→ DATA SUPPLIED
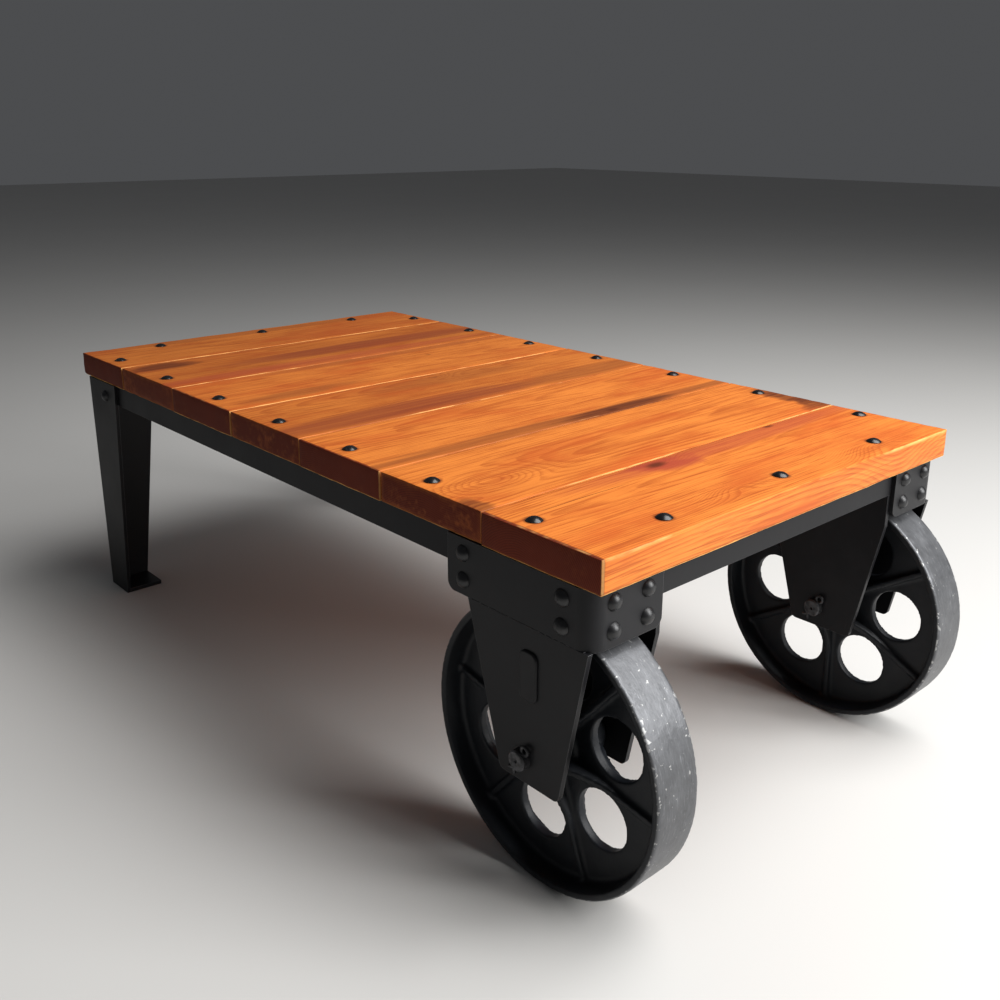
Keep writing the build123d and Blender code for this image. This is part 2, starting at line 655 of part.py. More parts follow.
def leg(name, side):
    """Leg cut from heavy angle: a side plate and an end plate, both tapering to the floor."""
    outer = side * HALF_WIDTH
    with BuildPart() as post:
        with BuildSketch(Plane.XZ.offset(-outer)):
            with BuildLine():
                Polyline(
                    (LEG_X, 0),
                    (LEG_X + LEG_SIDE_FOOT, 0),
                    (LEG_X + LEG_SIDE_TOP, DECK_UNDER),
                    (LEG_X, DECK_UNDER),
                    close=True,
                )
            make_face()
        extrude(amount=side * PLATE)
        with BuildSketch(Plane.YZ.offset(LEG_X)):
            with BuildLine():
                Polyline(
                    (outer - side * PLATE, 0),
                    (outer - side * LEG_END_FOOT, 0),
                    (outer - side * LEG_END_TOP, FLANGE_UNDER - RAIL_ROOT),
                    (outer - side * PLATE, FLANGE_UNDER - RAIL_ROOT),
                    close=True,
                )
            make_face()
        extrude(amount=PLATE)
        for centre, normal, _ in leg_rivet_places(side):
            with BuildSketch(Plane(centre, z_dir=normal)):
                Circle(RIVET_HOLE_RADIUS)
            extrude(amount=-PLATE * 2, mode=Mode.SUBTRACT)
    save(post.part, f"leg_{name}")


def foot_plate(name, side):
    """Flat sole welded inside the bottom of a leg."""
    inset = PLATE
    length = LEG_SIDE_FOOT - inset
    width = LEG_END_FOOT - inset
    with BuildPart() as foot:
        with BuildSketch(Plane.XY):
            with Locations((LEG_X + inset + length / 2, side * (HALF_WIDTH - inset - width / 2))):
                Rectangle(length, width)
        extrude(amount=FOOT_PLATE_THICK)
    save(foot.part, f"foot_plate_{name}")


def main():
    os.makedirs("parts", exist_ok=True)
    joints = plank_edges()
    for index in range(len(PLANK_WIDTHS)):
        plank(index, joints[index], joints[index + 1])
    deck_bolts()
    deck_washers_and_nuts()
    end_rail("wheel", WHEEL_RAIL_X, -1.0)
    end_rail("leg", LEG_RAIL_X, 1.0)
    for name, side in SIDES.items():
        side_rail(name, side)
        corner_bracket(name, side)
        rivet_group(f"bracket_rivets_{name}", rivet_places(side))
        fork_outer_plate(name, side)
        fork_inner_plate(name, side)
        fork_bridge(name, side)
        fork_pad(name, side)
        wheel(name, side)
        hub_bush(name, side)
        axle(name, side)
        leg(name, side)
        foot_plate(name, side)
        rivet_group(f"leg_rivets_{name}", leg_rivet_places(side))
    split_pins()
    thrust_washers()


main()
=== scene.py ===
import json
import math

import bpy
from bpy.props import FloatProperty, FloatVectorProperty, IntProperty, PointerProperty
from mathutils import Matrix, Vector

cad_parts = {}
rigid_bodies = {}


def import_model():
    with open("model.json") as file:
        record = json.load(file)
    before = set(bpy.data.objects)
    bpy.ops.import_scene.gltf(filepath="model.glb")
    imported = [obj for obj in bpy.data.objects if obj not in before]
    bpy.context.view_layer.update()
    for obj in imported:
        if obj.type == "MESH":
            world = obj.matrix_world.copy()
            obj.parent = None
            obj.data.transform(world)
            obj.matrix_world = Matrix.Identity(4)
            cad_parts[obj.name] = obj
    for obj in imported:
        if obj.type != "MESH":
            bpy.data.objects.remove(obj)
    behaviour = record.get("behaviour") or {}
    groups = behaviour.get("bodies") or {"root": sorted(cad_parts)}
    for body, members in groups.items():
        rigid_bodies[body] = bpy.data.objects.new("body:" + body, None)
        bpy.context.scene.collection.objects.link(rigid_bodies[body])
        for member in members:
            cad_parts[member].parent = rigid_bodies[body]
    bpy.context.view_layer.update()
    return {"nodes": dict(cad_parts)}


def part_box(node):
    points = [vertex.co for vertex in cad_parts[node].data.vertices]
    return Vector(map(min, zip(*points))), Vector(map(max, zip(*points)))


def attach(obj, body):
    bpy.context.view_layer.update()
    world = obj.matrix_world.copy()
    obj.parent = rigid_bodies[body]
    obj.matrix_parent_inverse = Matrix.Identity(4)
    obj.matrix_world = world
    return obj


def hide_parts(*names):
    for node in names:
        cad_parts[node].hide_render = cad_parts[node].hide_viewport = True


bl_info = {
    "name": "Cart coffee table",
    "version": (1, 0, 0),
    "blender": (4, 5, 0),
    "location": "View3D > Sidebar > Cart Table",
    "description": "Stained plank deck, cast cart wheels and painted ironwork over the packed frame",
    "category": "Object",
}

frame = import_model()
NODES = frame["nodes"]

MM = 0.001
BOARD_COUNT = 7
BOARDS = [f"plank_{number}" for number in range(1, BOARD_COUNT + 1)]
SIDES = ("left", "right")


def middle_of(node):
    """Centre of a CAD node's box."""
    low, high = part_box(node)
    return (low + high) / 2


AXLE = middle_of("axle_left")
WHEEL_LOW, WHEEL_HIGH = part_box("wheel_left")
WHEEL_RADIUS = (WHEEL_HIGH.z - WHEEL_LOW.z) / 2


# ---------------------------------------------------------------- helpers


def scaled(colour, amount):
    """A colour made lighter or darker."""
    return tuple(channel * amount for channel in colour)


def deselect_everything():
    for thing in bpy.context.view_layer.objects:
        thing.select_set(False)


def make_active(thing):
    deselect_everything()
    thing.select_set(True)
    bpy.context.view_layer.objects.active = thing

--

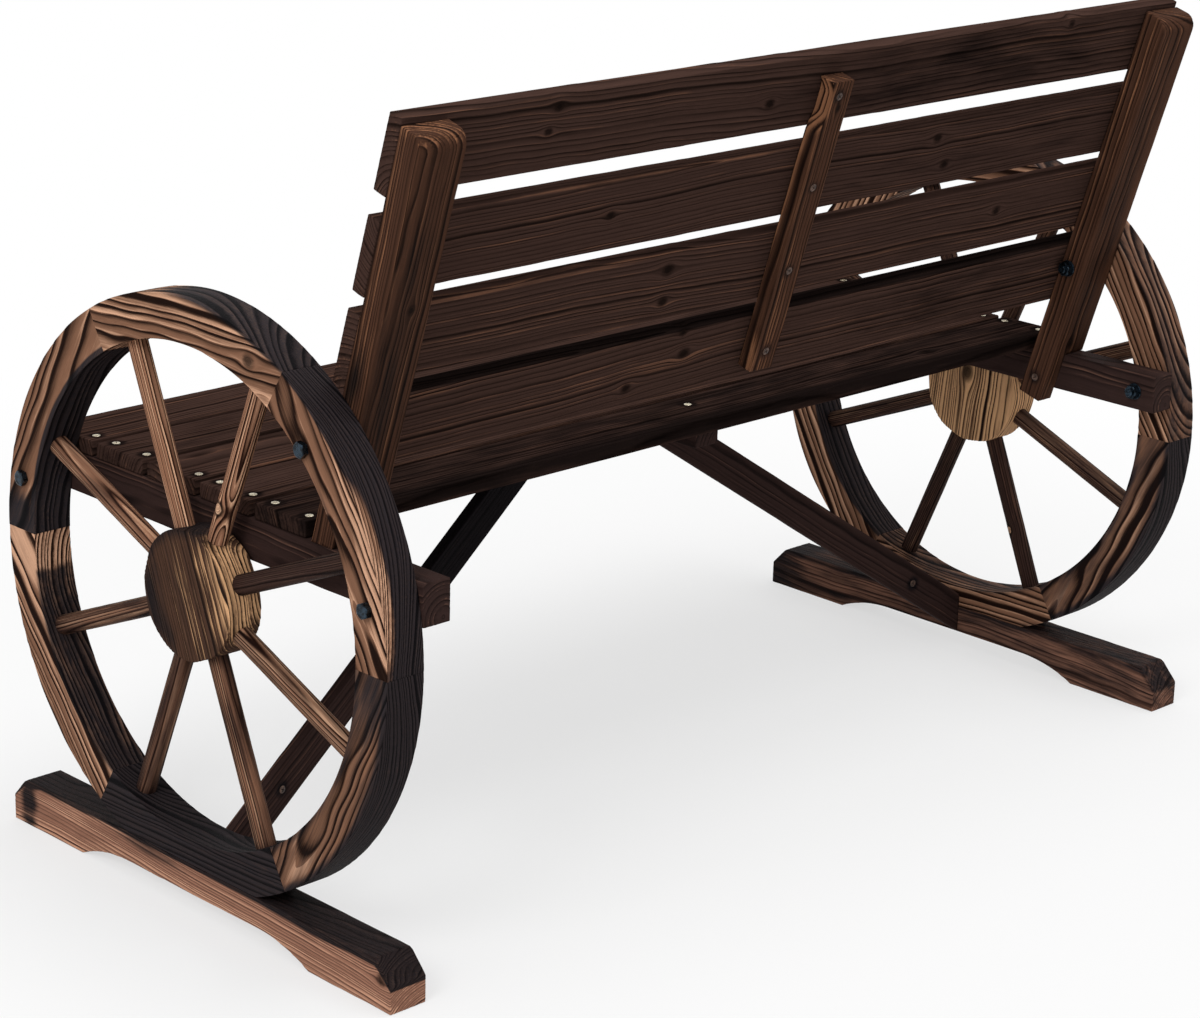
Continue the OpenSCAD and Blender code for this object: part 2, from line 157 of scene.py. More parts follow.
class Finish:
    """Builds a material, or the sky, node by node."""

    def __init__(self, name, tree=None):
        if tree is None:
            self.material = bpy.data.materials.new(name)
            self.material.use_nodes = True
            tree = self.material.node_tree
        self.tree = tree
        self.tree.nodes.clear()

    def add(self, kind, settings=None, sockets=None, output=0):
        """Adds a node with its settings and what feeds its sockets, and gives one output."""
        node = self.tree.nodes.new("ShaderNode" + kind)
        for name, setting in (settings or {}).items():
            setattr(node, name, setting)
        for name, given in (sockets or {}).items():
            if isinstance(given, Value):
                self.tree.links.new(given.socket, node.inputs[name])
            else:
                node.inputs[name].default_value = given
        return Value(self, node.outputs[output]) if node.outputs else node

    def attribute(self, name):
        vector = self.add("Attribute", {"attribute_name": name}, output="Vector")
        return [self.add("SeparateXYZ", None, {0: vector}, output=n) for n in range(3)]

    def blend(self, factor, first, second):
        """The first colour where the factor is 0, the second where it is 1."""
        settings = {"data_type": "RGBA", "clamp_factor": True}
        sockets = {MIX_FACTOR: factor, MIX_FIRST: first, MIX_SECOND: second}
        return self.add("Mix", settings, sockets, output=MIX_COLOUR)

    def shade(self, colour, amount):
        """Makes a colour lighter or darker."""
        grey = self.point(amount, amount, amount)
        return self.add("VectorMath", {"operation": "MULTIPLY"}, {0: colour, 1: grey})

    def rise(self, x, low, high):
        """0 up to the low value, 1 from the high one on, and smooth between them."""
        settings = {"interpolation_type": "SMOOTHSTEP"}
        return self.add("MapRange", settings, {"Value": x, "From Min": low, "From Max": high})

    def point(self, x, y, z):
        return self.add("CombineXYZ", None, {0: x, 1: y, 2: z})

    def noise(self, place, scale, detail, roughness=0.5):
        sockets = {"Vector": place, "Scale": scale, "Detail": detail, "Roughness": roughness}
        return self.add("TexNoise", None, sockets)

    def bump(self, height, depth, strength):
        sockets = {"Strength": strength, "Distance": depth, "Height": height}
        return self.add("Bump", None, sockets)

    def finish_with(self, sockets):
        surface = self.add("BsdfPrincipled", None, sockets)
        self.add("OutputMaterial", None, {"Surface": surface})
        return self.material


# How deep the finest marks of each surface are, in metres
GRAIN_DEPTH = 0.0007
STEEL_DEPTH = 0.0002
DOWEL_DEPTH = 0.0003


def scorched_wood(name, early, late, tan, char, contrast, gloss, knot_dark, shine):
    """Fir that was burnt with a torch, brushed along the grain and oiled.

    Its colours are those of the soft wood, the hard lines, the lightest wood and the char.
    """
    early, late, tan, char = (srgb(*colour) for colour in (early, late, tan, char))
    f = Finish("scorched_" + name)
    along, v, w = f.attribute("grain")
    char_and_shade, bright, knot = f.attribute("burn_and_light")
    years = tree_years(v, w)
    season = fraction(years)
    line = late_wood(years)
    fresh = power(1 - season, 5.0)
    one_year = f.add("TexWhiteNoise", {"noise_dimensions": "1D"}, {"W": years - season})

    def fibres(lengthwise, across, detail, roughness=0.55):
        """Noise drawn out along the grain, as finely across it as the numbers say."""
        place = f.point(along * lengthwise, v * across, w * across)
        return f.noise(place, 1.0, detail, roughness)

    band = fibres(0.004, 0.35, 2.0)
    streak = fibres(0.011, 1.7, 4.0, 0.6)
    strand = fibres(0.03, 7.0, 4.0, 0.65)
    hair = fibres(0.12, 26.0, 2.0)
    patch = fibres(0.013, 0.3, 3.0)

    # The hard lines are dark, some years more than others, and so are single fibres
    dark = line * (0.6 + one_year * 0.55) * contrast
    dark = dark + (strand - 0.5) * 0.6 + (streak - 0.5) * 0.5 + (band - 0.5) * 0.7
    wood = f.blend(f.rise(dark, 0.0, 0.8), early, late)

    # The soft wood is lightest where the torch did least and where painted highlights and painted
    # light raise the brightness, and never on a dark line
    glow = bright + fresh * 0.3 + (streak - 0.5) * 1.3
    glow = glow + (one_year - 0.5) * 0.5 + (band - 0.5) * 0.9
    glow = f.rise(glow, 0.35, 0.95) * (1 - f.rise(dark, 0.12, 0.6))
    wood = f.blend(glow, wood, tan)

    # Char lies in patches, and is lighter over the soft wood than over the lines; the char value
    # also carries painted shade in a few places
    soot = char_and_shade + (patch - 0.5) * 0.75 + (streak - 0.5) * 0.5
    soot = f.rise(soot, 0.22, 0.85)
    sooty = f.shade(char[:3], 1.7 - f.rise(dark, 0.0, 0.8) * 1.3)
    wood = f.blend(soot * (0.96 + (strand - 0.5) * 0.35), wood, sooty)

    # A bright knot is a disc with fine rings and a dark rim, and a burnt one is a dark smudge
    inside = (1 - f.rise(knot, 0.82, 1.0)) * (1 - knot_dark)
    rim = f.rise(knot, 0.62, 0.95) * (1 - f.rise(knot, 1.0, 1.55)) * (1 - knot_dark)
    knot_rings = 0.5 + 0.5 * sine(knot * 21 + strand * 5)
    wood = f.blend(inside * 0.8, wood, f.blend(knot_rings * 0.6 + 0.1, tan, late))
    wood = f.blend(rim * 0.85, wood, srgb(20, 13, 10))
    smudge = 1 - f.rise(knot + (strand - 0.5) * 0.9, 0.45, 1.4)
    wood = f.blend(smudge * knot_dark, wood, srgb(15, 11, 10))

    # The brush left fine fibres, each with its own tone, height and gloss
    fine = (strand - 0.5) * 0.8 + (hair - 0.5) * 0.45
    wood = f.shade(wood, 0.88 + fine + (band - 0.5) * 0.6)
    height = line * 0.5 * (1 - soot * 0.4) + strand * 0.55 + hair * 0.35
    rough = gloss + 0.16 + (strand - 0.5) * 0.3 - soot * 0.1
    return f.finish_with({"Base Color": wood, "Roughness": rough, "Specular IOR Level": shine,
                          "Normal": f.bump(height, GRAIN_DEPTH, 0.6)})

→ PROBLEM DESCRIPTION
Exactly the lines from the line containing "Continue the OpenSCAD" to the line containing "settings, sockets, output=MIX_COLOUR)", both included, are to be set down; no other line belongs in the answer.

→ ANSWER TO THE EXERCISE
Continue the OpenSCAD and Blender code for this object: part 2, from line 157 of scene.py. More parts follow.
class Finish:
    """Builds a material, or the sky, node by node."""

    def __init__(self, name, tree=None):
        if tree is None:
            self.material = bpy.data.materials.new(name)
            self.material.use_nodes = True
            tree = self.material.node_tree
        self.tree = tree
        self.tree.nodes.clear()

    def add(self, kind, settings=None, sockets=None, output=0):
        """Adds a node with its settings and what feeds its sockets, and gives one output."""
        node = self.tree.nodes.new("ShaderNode" + kind)
        for name, setting in (settings or {}).items():
            setattr(node, name, setting)
        for name, given in (sockets or {}).items():
            if isinstance(given, Value):
                self.tree.links.new(given.socket, node.inputs[name])
            else:
                node.inputs[name].default_value = given
        return Value(self, node.outputs[output]) if node.outputs else node

    def attribute(self, name):
        vector = self.add("Attribute", {"attribute_name": name}, output="Vector")
        return [self.add("SeparateXYZ", None, {0: vector}, output=n) for n in range(3)]

    def blend(self, factor, first, second):
        """The first colour where the factor is 0, the second where it is 1."""
        settings = {"data_type": "RGBA", "clamp_factor": True}
        sockets = {MIX_FACTOR: factor, MIX_FIRST: first, MIX_SECOND: second}
        return self.add("Mix", settings, sockets, output=MIX_COLOUR)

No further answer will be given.